Poetry forces me to go inside some vision I have in my head and describe it so someone else reading it may see what I saw, but I can no more predict what that reader should think or will think about it than I can predict the destination of the bird I see pass by my window as I am writing this.
Writing my own poems also tells me about talent, one more mystery. I have a scintilla of talent, maybe. Most of the time I just think I have a decent ear for subliminal theft and imitation. But after writing poems, now I can now see how real talent just ‘is’, a fact of nature, a glory that a few possess and the masses do not. Seamus Heaney, Elizabeth Bishop, Robert Hayden, Ada Limon — they have talent, this genius to see more deeply and describe more precisely the vision their histories have given them.

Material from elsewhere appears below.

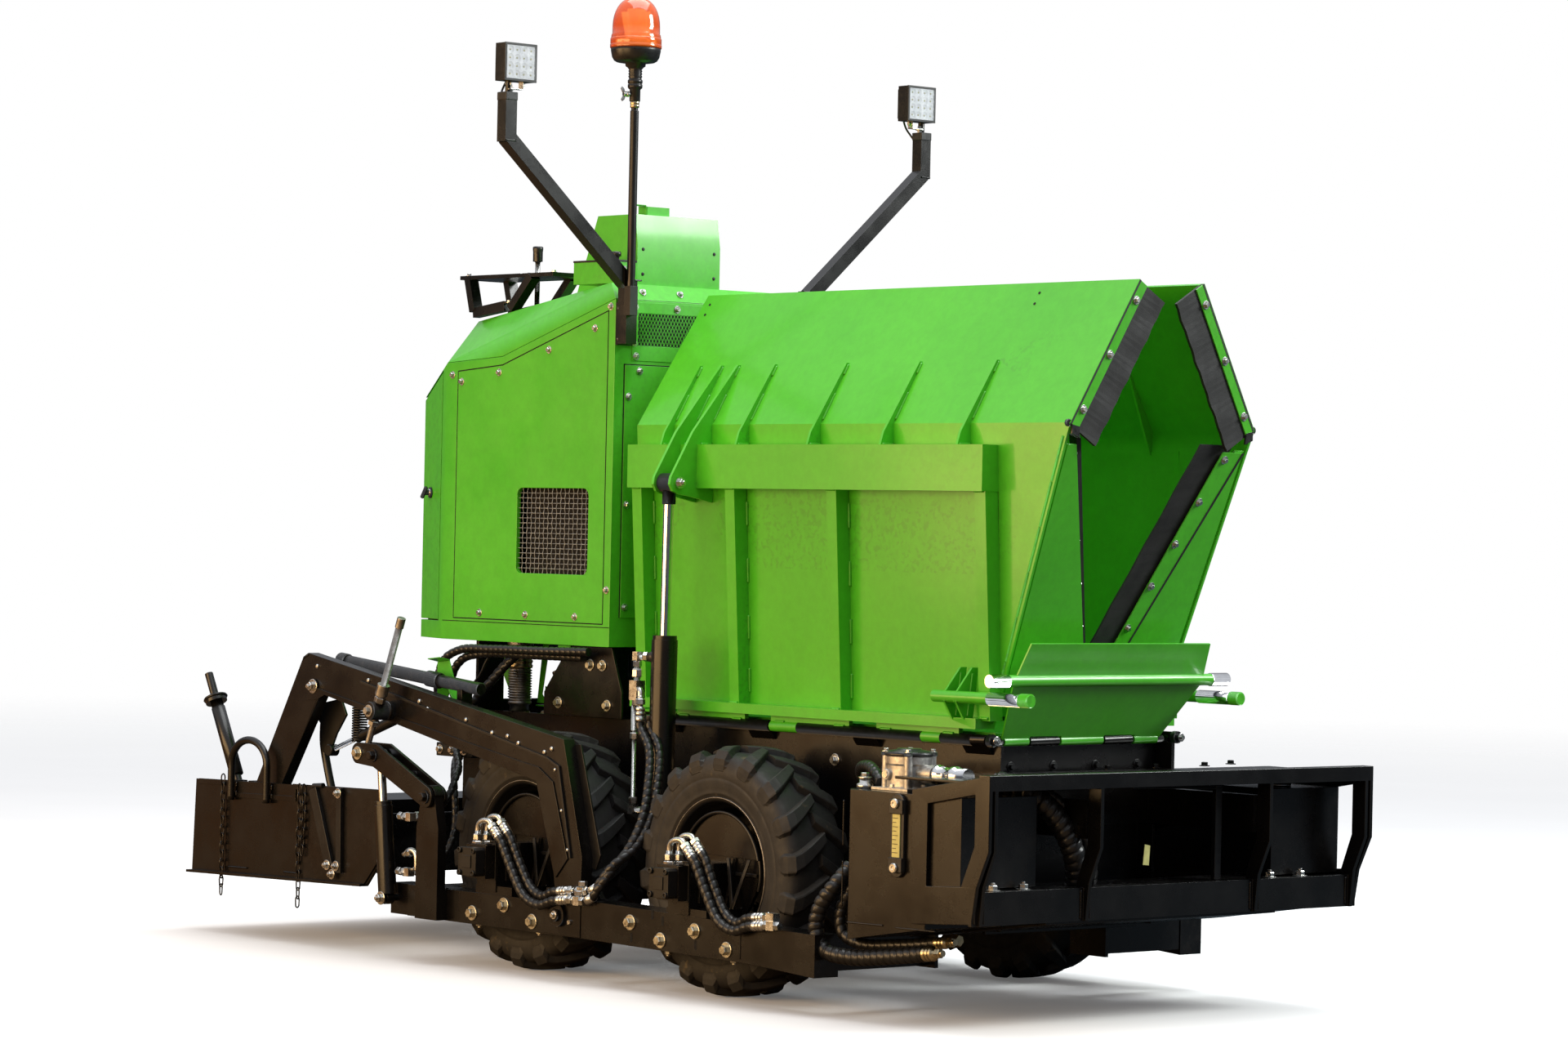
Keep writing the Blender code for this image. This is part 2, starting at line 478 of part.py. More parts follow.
def cabinet():
    def prism(d, z0, z1):
        return slab([(x, y, z0) for x, y in cab_outline(d)], (0, 0, z1 - z0))

    def above(g):
        """Everything above the joint between walls and roof, raised by g."""
        return [side([(CAB_X1 + 0.2, 1.951 + g + 0.2 * 0.303), (-0.727, 1.790 + g), (CAB_X0, 1.775 + g),
                      (REAR_X - 0.2, 1.672 + g - 0.103), (REAR_X - 0.2, 2.6), (CAB_X1 + 0.2, 2.6)], -0.6, 0.6)]
    # walls: tube with floor, open above, openings for panels and door
    shell = prism(0, CAB_Z0, 2.1)
    cuts = [prism(CAB_T, CAB_Z0 + CAB_T, 2.2)] + above(-0.001)
    for s in (-1, 1):
        cuts.append(side(grown(PANEL, 0.0012), S(s, CAB_Y - CAB_T - 0.01), S(s, CAB_Y + 0.01)))
    cuts.append(box(REAR_X - 0.05, CAB_X0 - 0.0385, -0.50, 0.50, 0.988, 1.80))
    cuts.append(box(-1.10, -0.85, -0.16, 0.16, CAB_Z0 - 0.01, CAB_Z0 + CAB_T + 0.01))
    make("cabinet_frame", [shell], cuts)
    # rear door wraps both chamfers
    door = prism(0, 0.992, 1.90)
    cuts = [prism(CAB_T, 0.98, 2.0), box(CAB_X0 - 0.0425, 0.3, -0.6, 0.6, 0.9, 2.1)] + above(-0.0085)
    make("rear_door", [door], cuts)
    for s, name in SIDES:
        parts = [side(PANEL, S(s, CAB_Y - CAB_T), S(s, CAB_Y))]
        cuts = [box(-0.640, -0.299, S(s, CAB_Y - 0.03), S(s, CAB_Y + 0.02), 1.142, 1.396)] if s < 0 else []
        make("%s_side_panel" % name, parts, cuts)
    # roof: hollow lid
    low = slab([(x, y, 1.60) for x, y in cab_outline(0)], (0, 0, 0.5))
    roof = hull(roof_points(0))
    under = hull(roof_points(CAB_T) + [(x, y, 1.55) for x, y in cab_outline(CAB_T + 0.001)])
    below = side([(CAB_X1 + 0.2, 1.951 + 0.2 * 0.303), (-0.727, 1.790), (CAB_X0, 1.775),
                  (REAR_X - 0.2, 1.672 - 0.103), (REAR_X - 0.2, 1.2), (CAB_X1 + 0.2, 1.2)], -0.6, 0.6)
    bpy.data.objects.remove(low, do_unlink=True)
    make("cabinet_roof", [roof], [below, under])
    make("engine", [box(-0.860, -0.430, -0.210, 0.210, CAB_Z0 + CAB_T + 0.0004, 1.520)])
    make("exhaust_pipe", [rod((-0.760, -0.250, 0.620), (-0.760, -0.250, CAB_Z0 - 0.0004), 0.024, 18),
                          rod((-0.760, -0.250, CAB_Z0 - 0.012), (-0.760, -0.250, CAB_Z0 - 0.0004), 0.040, 18)])


def console():
    def up(x):
        return 1.9985 + (1.9985 - 1.905) / (0.985 - 0.224) * (x + 0.224) + 0.0005
    body = hull([(x, y, z) for y in (-0.257, 0.061) for x, z in
                 ((-0.232, up(-0.232)), (-0.232, 2.121), (-0.246, 2.206), (-0.420, 2.206), (-0.520, up(-0.52)))])
    top = box(-0.300, -0.260, -0.200, -0.115, 2.200, 2.232)
    low = box(-0.420, -0.2325, -0.345, -0.250, up(-0.2325), 2.062)
    floor = side([(-0.6, up(-0.6)), (-0.1, up(-0.1)), (-0.1, 1.9), (-0.6, 1.8)], -0.4, 0.2)
    make("control_console", [body, top, low], [floor])
    # operator's lever stand at the back of the roof
    def seat(x):
        return up(x)
    parts = []
    for y in (-0.275, -0.125):
        parts.append(bar((-0.985, y, 1.935), (-1.015, y, 2.040), 0.026, 0.034, (0, 1, 0)))
        parts.append(bar((-0.985, y, 1.930), (-0.830, y, 1.948), 0.026, 0.030, (0, 0, 1)))
    parts.append(box(-1.050, -0.590, -0.290, -0.110, 2.032, 2.044))
    for y in (-0.275, -0.125):
        parts.append(bar((-0.700, y, 2.036), (-0.800, y, 1.938), 0.026, 0.034, (0, 1, 0)))
    parts.append(rod((-0.780, -0.200, 2.040), (-0.780, -0.200, 2.120), 0.007, 10))
    parts.append(rod((-0.780, -0.200, 2.085), (-0.780, -0.200, 2.128), 0.015, 14))
    floor = side([(-1.2, up(-1.2)), (-0.1, up(-0.1)), (-0.1, 1.7), (-1.2, 1.7)], -0.4, 0.2)
    make("lever_stand", parts, [floor])


def masts():
    for s, name in SIDES:
        y = 0.348
        parts = [box(CAB_X1 + 0.0004, CAB_X1 + 0.010, S(s, y - 0.037), S(s, y + 0.019), 1.815, 1.940),
                 box(CAB_X1 + 0.009, CAB_X1 + 0.049, S(s, y - 0.020), S(s, y + 0.020), 1.818, 2.006)]
        x = CAB_X1 + 0.029
        parts.append(bar((x, S(s, y - 0.004), 1.985), (x, S(s, 0.803), 2.388), 0.040, 0.040, (1, 0, 0)))
        parts.append(box(x - 0.020, x + 0.020, S(s, 0.783), S(s, 0.823), 2.375, 2.515))
        parts.append(rod((x, S(s, 0.800), 2.510), (x, S(s, 0.800), 2.565), 0.010, 12))
        parts.append(box(x - 0.022, x + 0.022, S(s, 0.722), S(s, 0.832), 2.548, 2.656))
        make("%s_mast" % name, parts)
    x, y = CAB_X1 + 0.0605, -0.350
    make("beacon", [rod((x, y, 2.010), (x, y, 2.560), 0.0112, 16), rod((x, y, 2.500), (x, y, 2.640), 0.024, 16),
                    rod((x, y, 2.636), (x, y, 2.700), 0.072, 28), rod((x, y, 2.696), (x, y, 2.800), 0.066, 28),
                    rod((x, y, 2.798), (x, y, 2.824), 0.045, 28),
                    box(x - 0.0110, x + 0.014, y - 0.014, y + 0.014, 1.900, 2.012)])


# ---------------------------------------------------------------- screed
def arms():
    px, pz = PIVOT
    outer = [(-1.500, 0.440), (-1.240, 0.872), (-1.215, 0.884), (0.041, 0.682), (0.135, 0.353), (0.130, 0.230)]
    outer += arc(px, pz, 0.052, 20, -200, 10)
    outer += [(0.008, 0.300), (-0.082, 0.560), (-1.118, 0.768), (-1.160, 0.752), (-1.390, 0.410)]
    for s, name in SIDES:
        parts = [side(outer, S(s, ARM_Y0), S(s, ARM_Y1))]
        # foot that carries the screed, trunnion boss for the lifting spindle
        parts.append(side([(-1.520, 0.360), (-1.370, 0.360), (-1.370, 0.480), (-1.520, 0.480)],
                          S(s, ARM_Y0), S(s, ARM_Y1)))
        parts.append(disc(TRUN[0], TRUN[1], 0.022, S(s, ARM_Y1 - 0.002), S(s, LINK_Y - 0.019), 18))
        hole = disc(px, pz, 0.0188, S(s, 0.60), S(s, 0.80), 20)
        make("%s_tow_arm" % name, parts, [hole])
    parts = [side([(-1.520, 0.205), (-1.230, 0.205), (-1.230, 0.430), (-1.520, 0.430)], -0.6705, 0.6705),
             side([(-1.800, 0.195), (-1.500, 0.188), (-1.500, 0.300), (-1.760, 0.300)], -0.6705, 0.6705),
             box(-1.260, -1.060, -0.6705, 0.6705, 0.225, 0.240),
             box(-1.075, -1.060, -0.6705, 0.6705, 0.235, 0.400)]
    make("screed_body", parts, [])
    for s, name in SIDES:
        y0, y1 = ARM_Y1 + 0.0004, ARM_Y1 + 0.0104
        plate = [(-1.790, 0.472), (-0.802, 0.490), (-0.790, 0.300), (-0.880, 0.200), (-1.805, 0.180)]
        parts = [side(plate, S(s, y0), S(s, y1)),
                 side([(-1.805, 0.180), (-0.880, 0.200), (-0.880, 0.208), (-1.805, 0.188)], S(s, y1 - 0.002), S(s, y1 + 0.022))]
        for x, z in ((-1.250, 0.33), (-1.700, 0.24)):
            parts.append(box(x - 0.03, x + 0.03, S(s, 0.6709), S(s, y0 + 0.002), z - 0.03, z + 0.03))
        parts.append(rod((-1.600, S(s, 0.690), 0.465), (-1.780, S(s, 0.690), 0.800), 0.013, 12))
        parts.append(rod((-1.733, S(s, 0.690), 0.712), (-1.742, S(s, 0.690), 0.729), 0.034, 18))
        parts.append(box(-1.625, -1.575, S(s, 0.676), S(s, y0 + 0.002), 0.430, 0.478))
        make("%s_end_plate" % name, parts, [])


def lift_links():
    for s, name in SIDES:
        (px, pz), (ex, ez), (sx, sz) = LINK_P, LINK_E, LINK_S
        out = arc(px, pz, 0.032, -120, 60, 8) + [(ex + 0.015, ez + 0.034)]
        out += arc(sx, sz, 0.032, 80, 250, 8) + [(ex, ez - 0.034)]
        parts = []
        for a, b in ((0.0190, 0.0290), (-0.0290, -0.0190)):
            parts.append(side(out, S(s, LINK_Y + a), S(s, LINK_Y + b)))
        # spacer tube between the plates
        mx, mz = (px + ex) / 2 + 0.012, (pz + ez) / 2 + 0.004
        parts.append(disc(mx, mz, 0.012, S(s, LINK_Y - 0.024), S(s, LINK_Y + 0.024), 14))
        hole = disc(px, pz, 0.0118, S(s, 0.70), S(s, 0.82), 16)
        make("%s_lift_link" % name, parts, [hole])
        # threaded spindle through the trunnion, lower eye between the link plates
        low = Vector((sx, S(s, LINK_Y), sz))
        mid = Vector((TRUN[0], S(s, LINK_Y), TRUN[1]))
        d = (mid - low).normalized()
        parts = [rod(low - d * 0.0, mid + d * 0.270, 0.009, 12),
                 rod(low - Vector((0, 0.013, 0)), low + Vector((0, 0.013, 0)), 0.019, 18),
                 rod(mid - Vector((0, 0.016, 0)), mid + Vector((0, 0.016, 0)), 0.026, 18),
                 rod(mid + d * 0.050, mid + d * 0.085, 0.019, 14),
                 rod(mid + d * 0.268, mid + d * 0.300, 0.013, 12)]
        make("%s_lift_spindle" % name, parts, [])


clear()
chassis()
bumper()
tanks()
side_beams()
wheels()
hopper_floor()
wings()
apron()
cylinders()
cabinet()
console()
masts()
arms()
lift_links()
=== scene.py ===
# Looks of a small wheeled asphalt paver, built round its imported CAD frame.
# X forward, Y to the machine's left, Z up, metres; the ground is Z = 0.
import json
import math
import random

import bmesh
import bpy
from mathutils import Matrix, Vector


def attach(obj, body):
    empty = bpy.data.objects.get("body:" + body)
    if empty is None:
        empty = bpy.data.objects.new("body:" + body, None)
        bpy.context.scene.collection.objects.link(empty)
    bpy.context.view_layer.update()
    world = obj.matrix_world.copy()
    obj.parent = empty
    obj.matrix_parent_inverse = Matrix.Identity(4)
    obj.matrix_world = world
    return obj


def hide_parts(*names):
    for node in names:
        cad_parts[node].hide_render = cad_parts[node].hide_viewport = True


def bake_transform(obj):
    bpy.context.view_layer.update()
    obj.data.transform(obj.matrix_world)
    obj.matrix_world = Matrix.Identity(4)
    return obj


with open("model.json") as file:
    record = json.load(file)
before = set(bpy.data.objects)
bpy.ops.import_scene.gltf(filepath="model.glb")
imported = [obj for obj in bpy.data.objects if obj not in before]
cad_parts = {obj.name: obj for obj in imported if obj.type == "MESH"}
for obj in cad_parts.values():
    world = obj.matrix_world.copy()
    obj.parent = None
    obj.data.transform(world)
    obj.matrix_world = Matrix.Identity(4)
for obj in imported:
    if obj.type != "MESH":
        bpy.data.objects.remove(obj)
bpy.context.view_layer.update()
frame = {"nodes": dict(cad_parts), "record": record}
random.seed(7)

SIDES = ((-1, "right"), (1, "left"))
X, Y, Z = Vector((1, 0, 0)), Vector((0, 1, 0)), Vector((0, 0, 1))
scene = bpy.context.scene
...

Here’s the other thing poetry has taught me, and this may be the most important. I cannot not write. I like both the discoveries it invites and the play of it, the fitting together of phrases and clauses, not like a puzzle but more like a mosaic that gradually reveals its form and colors. I like the way it takes me out of myself into those visions I mentioned, as if, for a time, I am released into another kind of consciousness, one able to fly away but also fly into, fly above and also perch in the next room alert, listening, spinning the vision this way and that. Writing exhilarates me.
I’ll spend the next few months further revising, choosing, arranging, tossing all of it and beginning again until the final, flawed book emerges and I send it out to a few friends. Meanwhile, I will have begun writing new poems for book #6. There is no end to it until the end and that’s fine with me.